Yargıtay Kararı 17. Hukuk Dairesi 2014/19117 E. 2014/18672 K. 16.12.2014 T.

YARGITAY KARARI
DAİRE : 17. Hukuk Dairesi
ESAS NO : 2014/19117
KARAR NO : 2014/18672
KARAR TARİHİ : 16.12.2014

MAHKEMESİ : Hatay 1. Sulh Hukuk Mahkemesi
TARİHİ : 22/11/2012
NUMARASI : 2009/1052-2012/900

Taraflar arasındaki rücuan tazminat davasının yapılan yargılaması sonunda; kararda yazılı nedenlerden dolayı davanın kabulüne dair verilen hükmün süresi içinde davalı vekili tarafından temyiz edilmesi üzerine dosya incelendi, gereği düşünüldü:

-K A R A R-

Davacı vekili, müvekkiline trafik sigortalı, davalının işleteni olduğu aracın, alkollü sürücünün sevk ve idaresinde iken kaza yapması sonucu, araçta yolcu olarak bulunan Ü.E. yaralandığını, müvekkili tarafından yaralanan şahsa 4.311,00 TL işgöremezlik tazminatı ödendiğini belirterek ZMSS Genel Şartları’nın 4. maddesi gereğince müvekkilinin rücu hakkının bulunduğunu belirterek 4.311,00 TL tazminatın ödeme tarihinden itibaren işleyecek yasal faizi ile birlikte davalıdan tahsiline karar verilmesini talep etmiş, ıslah dilekçesi ile araç sürücünün aynı zamanda ehliyetsiz olduğunu, bu yönüyle de rücu haklarının olduğunu bildirmiştir.
Davalı vekili, araç sürücüsünün alkollü olduğuna dair bir tespit bulunmadığını, kazanın havanın yağışlı ve zeminin kaygan olmasından kaynaklandığını ileri sürerek davanın reddini savunmuştur.
Mahkemece, toplanan deliller ve benimsenen bilirkişi raporuna göre; davanın kabulüne, 4.314,00 TL’nin 10/12/2007 tarihinden itibaren işleyecek yasal faizi ile birlikte davalıdan alınarak davacıya verilmesine karar verilmiş; hüküm, davalı vekili tarafından temyiz edilmiştir.
1-Dava, zorunlu mali sorumluluk sigortası sözleşmesinden kaynaklanan rücuan tazminat istemine ilişkindir.
Zorunlu Mali Sorumluluk Sigortası Genel Şartları’nın B.4 maddesinin 2. fıkrasında “Ödemede bulunan sigortacı, sigorta sözleşmesine ve bu sözleşmeye ilişkin kanun hükümlerine göre, tazminatın kaldırılmasını sağlayabileceği oranda sigorta ettirene rücu edebilir” hükmü mevcuttur. Şu halde, davacı sigortacı söz konusu davayı ancak kendisiyle sözleşme yapan âkidine karşı açabilecektir.
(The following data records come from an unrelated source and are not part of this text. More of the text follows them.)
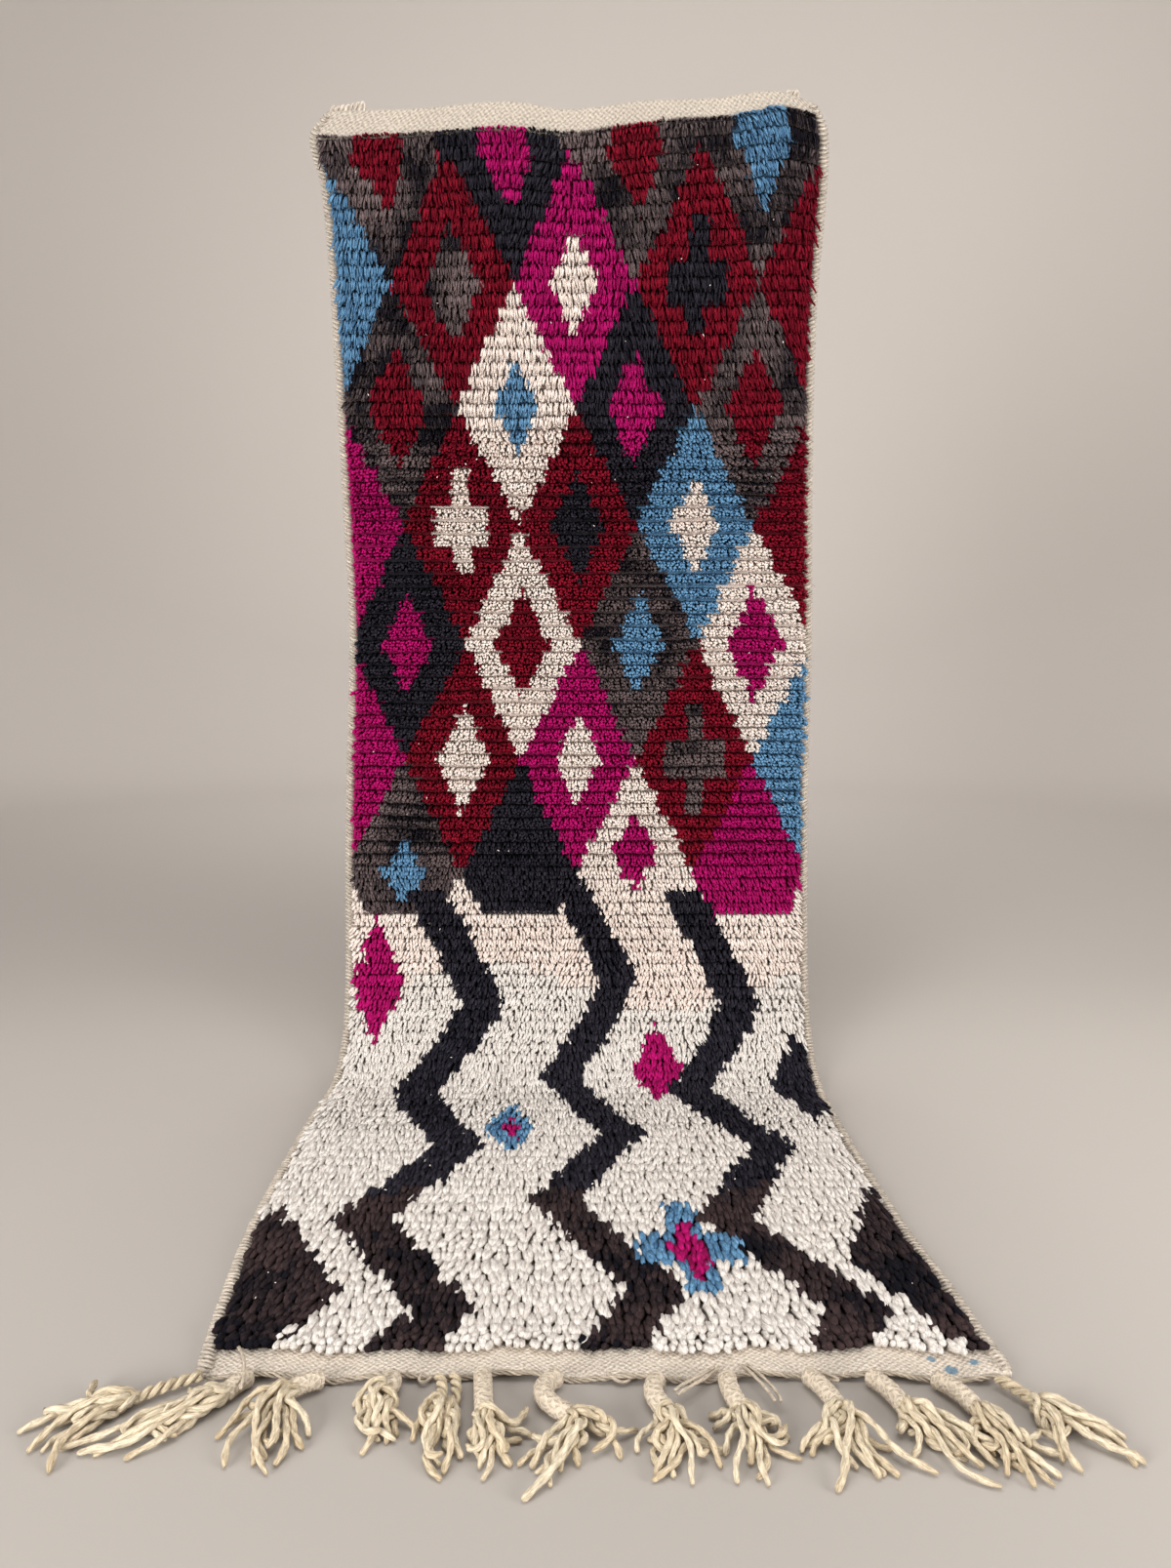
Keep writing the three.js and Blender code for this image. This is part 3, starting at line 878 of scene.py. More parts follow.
def pile_stance(at):
    """How far the pile droops at a place down the cloth, and how far it stands out to the front."""
    droop = 1 - comes(at, DROOP_GOES)
    return droop, (1 - droop) * (1 - comes(at, FACING_GOES))


def grooves(x, row):
    """From 0 to 1, how deep the groove under a stretch of a row is."""
    return ease(0.5 + soft_noise(x / 0.12 + 6, row * 0.83, 92))


def flat_x(across):
    """How far right of the middle a place on the flat cloth is."""
    return (across - 0.5) * 2 * NOMINAL_HALF


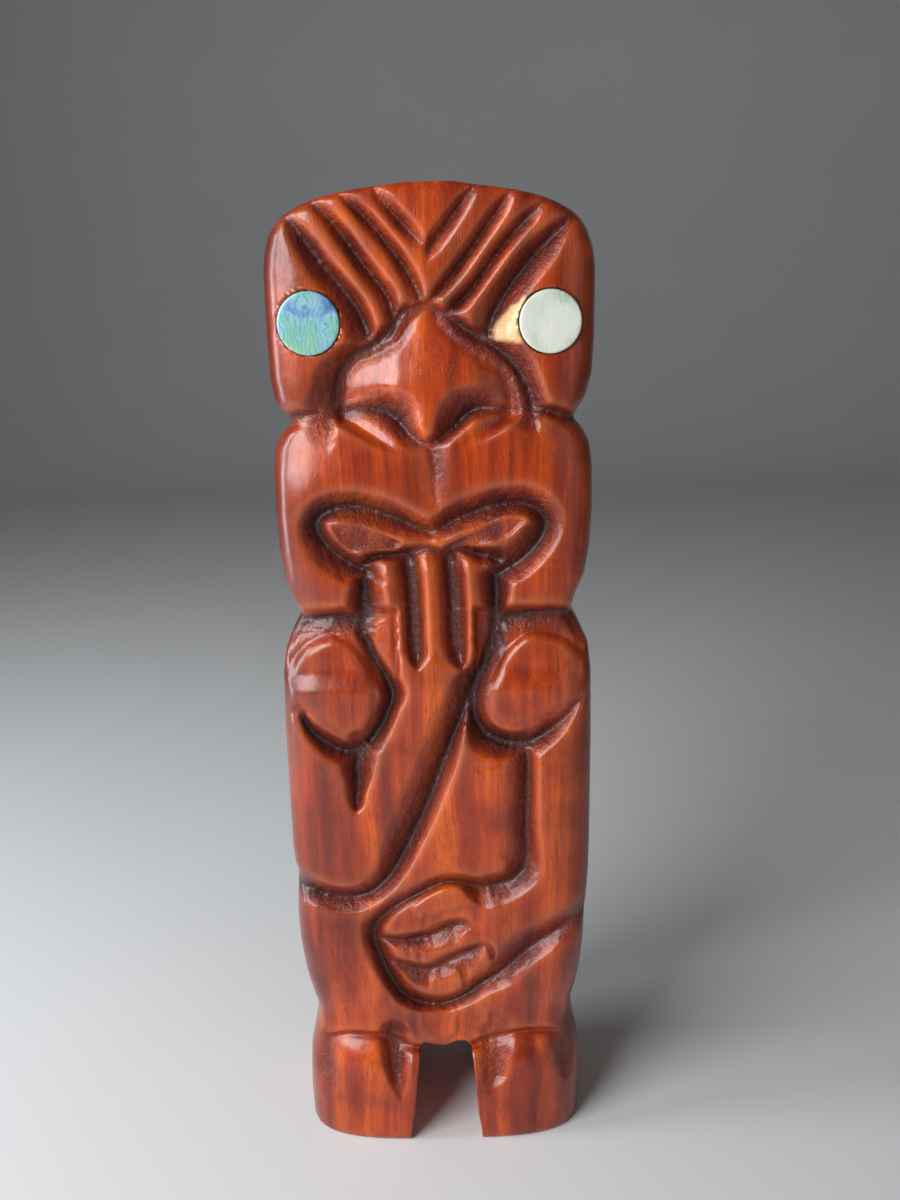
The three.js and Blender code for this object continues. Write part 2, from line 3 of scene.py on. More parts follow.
import bpy
import numpy as np
from mathutils import Euler, Matrix, Vector


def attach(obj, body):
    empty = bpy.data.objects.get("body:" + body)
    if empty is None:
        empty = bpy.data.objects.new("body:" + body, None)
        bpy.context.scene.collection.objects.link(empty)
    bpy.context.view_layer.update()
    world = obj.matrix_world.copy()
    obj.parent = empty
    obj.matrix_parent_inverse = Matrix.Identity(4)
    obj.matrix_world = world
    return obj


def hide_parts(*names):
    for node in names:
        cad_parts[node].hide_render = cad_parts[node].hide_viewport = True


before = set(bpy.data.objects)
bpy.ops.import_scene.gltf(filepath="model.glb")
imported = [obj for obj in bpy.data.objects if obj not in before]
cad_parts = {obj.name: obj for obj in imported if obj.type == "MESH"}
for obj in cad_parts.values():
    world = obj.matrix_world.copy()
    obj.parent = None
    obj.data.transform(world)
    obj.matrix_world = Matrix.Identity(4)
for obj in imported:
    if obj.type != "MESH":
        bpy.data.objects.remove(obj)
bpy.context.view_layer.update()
MM = 0.001


# Where it is photographed.
# A hand-held camera straight in front of the head and looking a little down, rolled by
# one degree, so that the crown leans to the left of the picture. The figure stands on a
# pale sheet that curves up behind it, by a tall window on the left.
EYE = np.array([2.7, -213.4, 166.9])        # mm
LOOK_DOWN, LEAN = 14.2, 1.04                # degrees

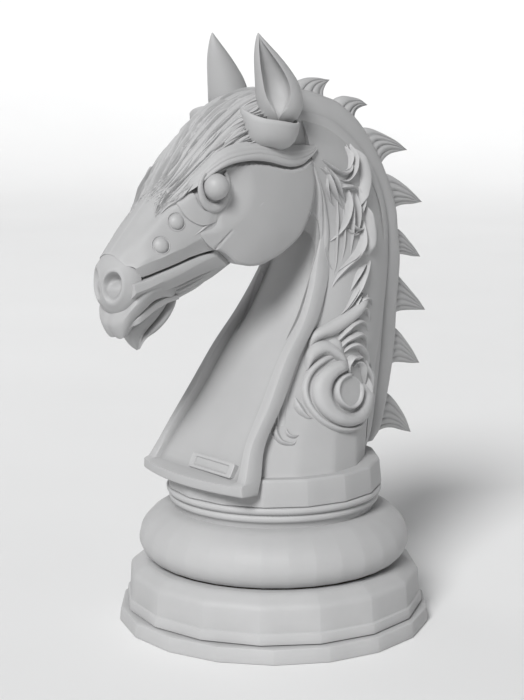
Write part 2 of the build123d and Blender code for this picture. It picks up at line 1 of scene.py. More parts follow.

Husumet kamu düzenine ilişkin olduğundan re’sen gözetilmesi gerekir. Somut olayda, kaza tespit tutanağında araç sahibinin M. A. olduğu belirtilmiş, poliçede de sigortalı olarak M. A. isminin yazıldığı görülmüştür. Bu durumda mahkemece, kaza tarihi itibariyle sigortalı aracın kim adına kayıtlı olduğu, sigorta ettirenin davalı olup olmadığı araştırılarak sonucuna göre karar verilmesi gerekirken eksik inceleme ile yazılı şekilde hüküm kurulması bozmayı gerektirmiştir.
2-Bozma nedenine göre davalı vekilinin sair temyiz itirazlarının şimdilik incelenmesine gerek görülmemiştir.
SONUÇ: Yukarıda (1) nolu bentte açıklanan nedenlerle, davalı vekilinin temyiz itirazlarının kabulü ile hükmün BOZULMASINA, (2) nolu bentte açıklanan nedenle davalı vekilinin sair temyiz itirazlarının şimdilik incelenmesine yer olmadığına, peşin alınan harcın istek halinde temyiz eden davalıya geri verilmesine 16.12.2014 gününde oybirliğiyle karar verildi.